2. Show the Value of Building Security Process and Procedure into Corporate Culture:
The area that might have the lowest impact of your roadmap financially could be the hardest to implement. Building security process and procedure into your corporate culture is something that is imperative – if it’s a business process, then it HAS to be followed. If it’s not fully accepted by the business and upper management, then users will always find workarounds. Too many times I’ve been witness to organizations that did not keep up on their security policies only to discover during an audit that they were essentially half-written and thus useless.
There are many processes that assist information security and at the same time build structure around the business. Firewall change management is a great example of a process that impacts both operations and security and if built into your business process, it can be used to not only improve security from risky changes, but also improve your organization’s operations. If there is a process in place to handle different types of changes and both operations and security teams are on the same page, then you get the best of both worlds – the checks and balances that you need, and a business that is able to more quickly respond to changing requirements.
The value of these processes and procedures needs to be exemplified to upper management with why they need to be in place. Show the cost/risk of not having them and use compliance as a way to incorporate these processes into your corporate culture.
Another thing to think of when speaking with upper management regarding policy and procedure is how you’ll communicate and deliver them to the user base. Giving management the full lifecycle on why you need them, what they are and how you’ll keep them current is what management will want to see.
3. Know Your Data and See if Your C-Suite Does as Well:
Another area where you can raise C-Level awarness is understanding where data resides and making use of the data to improve performance.
Protecting your data
Privacy concerns are growing more every year and not knowing where your confidential, sensitive and customer data is secured is not an excuse that will hold water.

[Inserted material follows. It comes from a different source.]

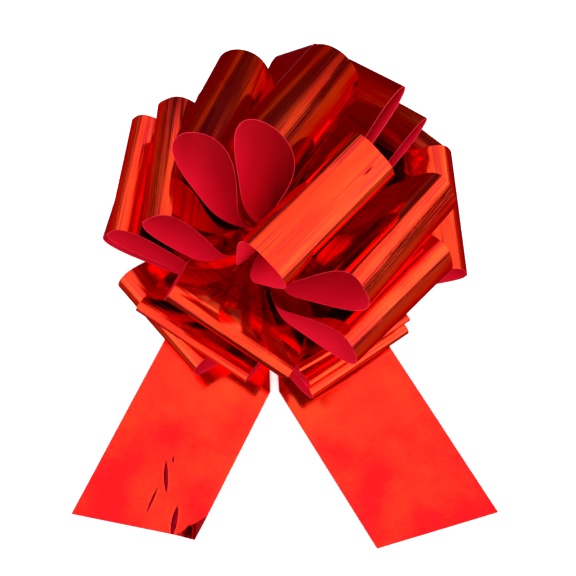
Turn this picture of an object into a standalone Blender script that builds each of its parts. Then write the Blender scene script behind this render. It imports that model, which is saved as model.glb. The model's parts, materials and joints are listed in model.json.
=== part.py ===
"""Pre-made pull bow: two wide film ribbons gathered into loops on a stack of welded necks, with two tails.

It lies on its back. The origin is on the flat underside of the lowest weld. +Z points out of the gift
that the bow sits on, and the tails point towards -Y.
"""

import math

import bmesh
import bpy
from mathutils import Matrix, Vector

MM = 0.001

# Ribbon
RIBBON_WIDTH = 50.0 * MM
FILM = 0.4 * MM  # thicker than the real film, so that it stays a solid
NECK_WIDTH = 8.0 * MM
LOOP_TAPER = 30.0 * MM  # a loop's edges open from the neck to the full width over this length

# Stack of necks, one weld under each level
LEVELS = 10
LEVEL_PITCH = 5.2 * MM
FIRST_NECK = 7.0 * MM
STACK_RADIUS = 5.5 * MM  # a loop leaves the stack where it clears the welds
STEEPEST_START = 9.0 * MM
NECK_GAP = 1.0 * MM  # between the two ends of one loop
WELD_SIZE = (8.0 * MM, 6.4 * MM)
WELD_THICKNESS = 1.2 * MM
BASE_WELD_SIZE = (14.0 * MM, 11.0 * MM)
SLOT_SIZE = (5.8 * MM, 1.0 * MM)
SLOT_OFFSET = 1.6 * MM  # each pull ribbon's distance from the middle of the stack

# Pull ribbons and the knot that holds them tight
PULL_WIDTH = 5.0 * MM
PULL_THICKNESS = 0.3 * MM
PULL_TOP = 57.0 * MM
PULL_FOOT = 2.6 * MM  # the ribbons turn outwards at about this height, one above the other
PULL_STEP = 0.4 * MM
KNOT_CENTRE = (0.0, 10.5 * MM, 2.8 * MM)
KNOT_RADII = (3.6 * MM, 2.4 * MM, 2.0 * MM)

# Tails
TAIL_START = 9.0 * MM
TAIL_TAPER = 44.0 * MM
TAIL_SKEW = math.tan(math.radians(16.0))  # each end is cut so that its inner edge is the shorter one

LOOP_STEPS = 30  # segments round a loop
FATTEST = 2.5  # power that puts a loop's fattest place near its far end

# Each loop's own shape. Angles are in degrees and lengths in millimetres.
# level: its place in the stack. azimuth, elevation: where it points. roll: its turn about that line.
# bow: how far its far end is bent to one side.
LOOPS = {
    "loop_back_right": dict(level=9, azimuth=63, elevation=60, roll=86, length=71, fatness=19, bow=-6),
    "loop_top": dict(level=9, azimuth=334, elevation=74, roll=-18, length=71, fatness=15, bow=1),
    "loop_back_left": dict(level=8, azimuth=112, elevation=52, roll=57, length=68, fatness=17, bow=-3),
    "loop_right_high": dict(level=8, azimuth=338, elevation=46, roll=-25, length=75, fatness=13, bow=8),
    "loop_left_high": dict(level=7, azimuth=153, elevation=52, roll=30, length=65, fatness=9, bow=-2),
    "loop_right_front": dict(level=7, azimuth=324, elevation=37, roll=-16, length=71, fatness=14, bow=2),
    "loop_front_left_high": dict(level=6, azimuth=252, elevation=43, roll=-21, length=60, fatness=6, bow=-1),
    "loop_back_right_high": dict(level=6, azimuth=59, elevation=23, roll=-56, length=78, fatness=7, bow=-4),
    "loop_back_right_middle": dict(level=5, azimuth=48, elevation=13, roll=-44, length=76, fatness=4, bow=3),
    "loop_back_middle": dict(level=5, azimuth=94, elevation=21, roll=-76, length=77, fatness=5, bow=-16),
    "loop_left_middle": dict(level=4, azimuth=160, elevation=40, roll=21, length=72, fatness=9, bow=-1),
    "loop_right_side": dict(level=4, azimuth=7, elevation=26, roll=-10, length=78, fatness=7, bow=-1),
    "loop_left_low": dict(level=3, azimuth=160, elevation=26, roll=21, length=73, fatness=11, bow=2),
    "loop_front_right_high": dict(level=3, azimuth=309, elevation=27, roll=-17, length=57, fatness=4, bow=1),
    "loop_front_left_middle": dict(level=2, azimuth=234, elevation=31, roll=5, length=59, fatness=4, bow=1),
    "loop_back_right_low": dict(level=2, azimuth=34, elevation=-2, roll=-33, length=79, fatness=7, bow=20),
    "loop_front_right_middle": dict(level=1, azimuth=310, elevation=22, roll=-16, length=60, fatness=4, bow=2),
    "loop_back_low": dict(level=1, azimuth=123, elevation=5, roll=3, length=66, fatness=13, bow=0),
    "loop_front_left_low": dict(level=0, azimuth=215, elevation=25, roll=15, length=60, fatness=10, bow=0),
    "loop_front_right_low": dict(level=0, azimuth=308, elevation=14, roll=-16, length=61, fatness=7, bow=4),
}
# end: the middle of the cut end's distance from the stack. inner_side: which edge faces the other tail.
TAILS = {
    "tail_left": dict(azimuth=243, end=122, inner_side=1),
    "tail_right": dict(azimuth=302, end=130, inner_side=-1),
}

METALLIC_RED = (0.80, 0.03, 0.02)
PULL_RED = (0.55, 0.01, 0.02)
WELD_RED = (0.60, 0.02, 0.02)


def clear_scene():
    for thing in list(bpy.data.objects):
        bpy.data.objects.remove(thing, do_unlink=True)


def make_material(name, colour, metallic, roughness):
    material = bpy.data.materials.new(name)
    material.use_nodes = True
    shader = material.node_tree.nodes["Principled BSDF"]
    shader.inputs["Base Color"].default_value = (*colour, 1.0)
    shader.inputs["Metallic"].default_value = metallic
    shader.inputs["Roughness"].default_value = roughness
    material.diffuse_color = (*colour, 1.0)
    return material


def add_object(name, data, material, collection):
    thing = bpy.data.objects.new(name, data)
    thing.data.materials.append(material)
    collection.objects.link(thing)
    return thing


def level_height(level):
    return FIRST_NECK + level * LEVEL_PITCH


def loop_matrix(shape):
    """Local X runs out along the loop, Y across the ribbon and Z through its thickness."""
    azimuth = math.radians(shape["azimuth"])
    elevation = math.radians(shape["elevation"])
    outward = Vector((
        math.cos(azimuth) * math.cos(elevation),
        math.sin(azimuth) * math.cos(elevation),
        math.sin(elevation),
    ))
    level_across = Vector((-math.sin(azimuth), math.cos(azimuth), 0.0))
    across = Matrix.Rotation(math.radians(shape["roll"]), 3, outward) @ level_across
    through = outward.cross(across)
    turned = Matrix((outward, across, through)).transposed().to_4x4()
    return Matrix.Translation((0.0, 0.0, level_height(shape["level"]))) @ turned


def loop_start(shape):
    """Distance from the stack's axis, along the loop, at which its neck begins."""
    return min(STACK_RADIUS / math.cos(math.radians(shape["elevation"])), STEEPEST_START)


def loop_point(shape, turn):
    """Distance out and height of the loop's middle line, where turn goes from 0 to 1 round the loop."""
    start = loop_start(shape)
    length = shape["length"] * MM
    reach = (1.0 - math.cos(math.tau * turn)) / 2.0
    out = start + (length - start) * reach
    fattest = FATTEST / (FATTEST + 0.5)
    scale = fattest**FATTEST * math.sqrt(1.0 - fattest)
    side = 1.0 if turn < 0.5 else -1.0
    bulge = shape["fatness"] * MM / 2.0 * reach**FATTEST * math.sqrt(max(0.0, 1.0 - reach)) / scale
    gap = NECK_GAP / 2.0 * math.cos(math.pi * turn)
    bend = shape["bow"] * MM * (out / length) ** 2
    return out, side * bulge + gap + bend


def loop_width(out, start):
    opened = min(1.0, (out - start) / LOOP_TAPER)
    return NECK_WIDTH + (RIBBON_WIDTH - NECK_WIDTH) * math.sin(math.pi / 2.0 * opened)


def build_loop(name, shape, material, collection):
    """A strip with straight rulings, thickened. The object's origin is at the neck, where it bends."""
    start = loop_start(shape)
    mesh = bmesh.new()
    rows = []
    for step in range(LOOP_STEPS + 1):
        out, height = loop_point(shape, step / LOOP_STEPS)
        half = loop_width(out, start) / 2.0
        rows.append([mesh.verts.new((out - start, side * half, height)) for side in (-1, 1)])
    for near, far in zip(rows, rows[1:]):
        mesh.faces.new((near[0], near[1], far[1], far[0]))
    data = bpy.data.meshes.new(name)
    mesh.to_mesh(data)
    mesh.free()
    thing = add_object(name, data, material, collection)
    thing.matrix_world = loop_matrix(shape) @ Matrix.Translation((start, 0.0, 0.0))
    film = thing.modifiers.new("film", "SOLIDIFY")
    film.thickness = FILM
    film.offset = 0.0
    film.use_even_offset = True
    return thing


def tail_outline(shape):
    """Half widths open evenly from the neck, and the end is cut askew."""
    half = RIBBON_WIDTH / 2.0
    neck = NECK_WIDTH / 2.0
    length = shape["end"] * MM - TAIL_START
    skew = shape["inner_side"] * half * TAIL_SKEW
    return [
        (0.0, neck),
        (TAIL_TAPER, half),
        (length - skew, half),
        (length + skew, -half),
        (TAIL_TAPER, -half),
        (0.0, -neck),
    ]


def flat_plate(name, outlines, thickness, material, collection):
    """A flat plate in XY from closed outlines: the first is the edge, the others are holes."""
    curve = bpy.data.curves.new(name, "CURVE")
    curve.dimensions = "2D"
    curve.fill_mode = "BOTH"
    curve.extrude = thickness / 2.0
    for outline in outlines:
        spline = curve.splines.new("POLY")
        spline.points.add(len(outline) - 1)
        for point, (x, y) in zip(spline.points, outline):
            point.co = (x, y, 0.0, 1.0)
        spline.use_cyclic_u = True
    return add_object(name, curve, material, collection)


def rectangle(width, depth, centre_y=0.0):
    return [
        (sx * width / 2.0, centre_y + sy * depth / 2.0)
        for sx, sy in ((-1, -1), (1, -1), (1, 1), (-1, 1))
    ]


def build_tail(name, shape, material, collection):
    tail = flat_plate(name, [tail_outline(shape)], FILM, material, collection)
    turn = math.radians(shape["azimuth"])
    tail.location = (TAIL_START * math.cos(turn), TAIL_START * math.sin(turn), FILM / 2.0)
    tail.rotation_euler = (0.0, 0.0, turn)
    return tail


def build_weld(name, size, centre_z, material, collection):
    """A welded neck with the two slots that the pull ribbons run through."""
    outlines = [rectangle(*size)]
    for side in (-1, 1):
        outlines.append(rectangle(*SLOT_SIZE, centre_y=side * SLOT_OFFSET))
    weld = flat_plate(name, outlines, WELD_THICKNESS, material, collection)
    weld.location = (0.0, 0.0, centre_z)
    return weld


def build_base_weld(material, collection):
    weld = flat_plate("base_weld", [rectangle(*BASE_WELD_SIZE)], WELD_THICKNESS, material, collection)
    weld.location = (0.0, 0.0, WELD_THICKNESS / 2.0)
    return weld


def build_pull_ribbon(name, side, material, collection):
    """Straight up through the stack, with its foot turned towards the knot."""
    y = side * SLOT_OFFSET
    foot_y = KNOT_CENTRE[1] - KNOT_RADII[1] - 0.3 * MM
    foot_z = PULL_FOOT + side * PULL_STEP
    path = [(y, PULL_TOP), (y, foot_z), (foot_y, foot_z)]
    mesh = bmesh.new()
    rows = [[mesh.verts.new((x * PULL_WIDTH / 2.0, py, pz)) for x in (-1, 1)] for py, pz in path]
    for near, far in zip(rows, rows[1:]):
        mesh.faces.new((near[0], near[1], far[1], far[0]))
    data = bpy.data.meshes.new(name)
    mesh.to_mesh(data)
    mesh.free()
    ribbon = add_object(name, data, material, collection)
    strip = ribbon.modifiers.new("strip", "SOLIDIFY")
    strip.thickness = PULL_THICKNESS
    strip.offset = 0.0
    strip.use_even_offset = True
    return ribbon


def build_knot(material, collection):
    mesh = bmesh.new()
    bmesh.ops.create_uvsphere(mesh, u_segments=16, v_segments=8, radius=1.0)
    bmesh.ops.scale(mesh, vec=KNOT_RADII, verts=mesh.verts)
    data = bpy.data.meshes.new("knot")
    mesh.to_mesh(data)
    mesh.free()
    knot = add_object("knot", data, material, collection)
    knot.location = KNOT_CENTRE
    return knot


def main():
    clear_scene()
    bow = bpy.data.collections.new("pull_bow")
    bpy.context.scene.collection.children.link(bow)
    film = make_material("metallic_film", METALLIC_RED, 1.0, 0.25)
    narrow = make_material("pull_ribbon", PULL_RED, 0.0, 0.45)
    welded = make_material("welded_film", WELD_RED, 0.6, 0.4)

    for name, shape in LOOPS.items():
        build_loop(name, shape, film, bow)
    for name, shape in TAILS.items():
        build_tail(name, shape, film, bow)
    build_base_weld(welded, bow)
    for level in range(LEVELS):
        height = level_height(level) - LEVEL_PITCH / 2.0
        build_weld(f"neck_weld_{level + 1:02d}", WELD_SIZE, height, welded, bow)
    build_pull_ribbon("pull_ribbon_front", -1, narrow, bow)
    build_pull_ribbon("pull_ribbon_back", 1, narrow, bow)
    build_knot(narrow, bow)


main()
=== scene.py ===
import json
import math

import bpy
import numpy as np
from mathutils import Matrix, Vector


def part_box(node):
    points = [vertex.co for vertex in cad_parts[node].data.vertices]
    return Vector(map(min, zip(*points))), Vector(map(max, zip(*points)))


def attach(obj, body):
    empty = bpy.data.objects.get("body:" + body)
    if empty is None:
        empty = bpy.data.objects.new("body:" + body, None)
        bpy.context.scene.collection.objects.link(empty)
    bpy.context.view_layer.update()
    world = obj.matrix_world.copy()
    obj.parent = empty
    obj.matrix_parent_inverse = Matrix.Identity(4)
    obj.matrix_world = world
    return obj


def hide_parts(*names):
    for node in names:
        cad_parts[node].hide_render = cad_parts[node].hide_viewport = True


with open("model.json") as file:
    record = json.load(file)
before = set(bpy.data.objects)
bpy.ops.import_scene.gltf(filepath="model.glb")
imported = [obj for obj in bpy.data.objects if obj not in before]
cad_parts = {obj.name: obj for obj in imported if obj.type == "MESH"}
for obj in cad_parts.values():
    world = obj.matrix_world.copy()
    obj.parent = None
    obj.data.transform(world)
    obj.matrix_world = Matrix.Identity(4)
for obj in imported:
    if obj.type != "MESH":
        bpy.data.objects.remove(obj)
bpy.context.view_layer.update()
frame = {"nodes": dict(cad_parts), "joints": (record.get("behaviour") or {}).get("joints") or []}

mm = 0.001
joints = {joint["child"]: joint for joint in frame["joints"]}
print("frame loaded,", len(joints), "moving pieces")


class Wire:
    # an output socket: an expression on it adds its Math nodes
    def __init__(self, graph, socket):
        self.graph = graph
        self.socket = socket

    def maths(self, operation, *others):
        values = dict(enumerate((self, *others)))
        return self.graph.node("ShaderNodeMath", {"operation": operation}, values)

    def also(self, output):
        return Wire(self.graph, self.socket.node.outputs[output])

    def __add__(self, other):
        return self.maths("ADD", other)

    def __sub__(self, other):
        return self.maths("SUBTRACT", other)

    def __mul__(self, other):
        return self.maths("MULTIPLY", other)

    def __truediv__(self, other):
        return self.maths("DIVIDE", other)

    def __pow__(self, other):
        return self.maths("POWER", other)

    def __rsub__(self, other):
        return self * -1.0 + other

    __radd__ = __add__
    __rmul__ = __mul__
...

Understanding who has your data and what they’re doing with it is a major effort that needs to be undertaken. The governance of your data is not only responsible, but it could be the difference between your company making the headlines (in a bad way) or maintaining your solid standing with the marketplace.
If you can’t answer these questions your organization’s crown jewels are at risk.
Using data to your advantage
Extracting data from your system logs allows you to compile metrics on your performance, process, and trends which will shine a light on issues that might have been overlooked. The old adage of “you can’t manage what you can’t measure” rings very true here.
Use this data to show meaningful results to upper management on how the security program is evolving and how it is improving the business. This takes the guess work out of explaining the results of your program and gives you more credibility into what you’re presenting to management.
4. Highlight the Importance of Relationship Building and Networking:
Explaining to management the importance of creating relationships and networking with other departments in the company is essential to building your program. Working in silos is a security killer and an operational efficiency killer – something management should understand. If you are working in silos you will have gaps in strategy and probably also redundant efforts with no value.
Building a relationship with departments that you’re involved around will reap many benefits in the long run, as well as networking with other professionals that might have another opinion or experience that could be very beneficial to you personally and your security program. For more on this, check out a previous blog of mine on building the relationship between IT and security.
Additionally, raising your own profile within the information security space and contributing beyond your specific job responsibilities is another way to garner more credibility regarding decisions and projects that you propose to roll out in the company.
Promoting your security program isn’t an easy task, but it’s mandatory to speak the language and drive home the facts that upper management can understand. Show them the risk, provide actionable metrics and raise your team’s exposure to other departments within the company! If you can’t show upper management the value of the security team and program, you won’t be able to persuade them to become a champion. And if you can’t persuade upper management to champion the cause you won’t be able to bring agility to the business from an information security standpoint. Management ultimately gives the approvals that allow changes to occur within the business – without their endorsement you’ll stay stagnant. These are methods I’ve had success using and I hope you will as well.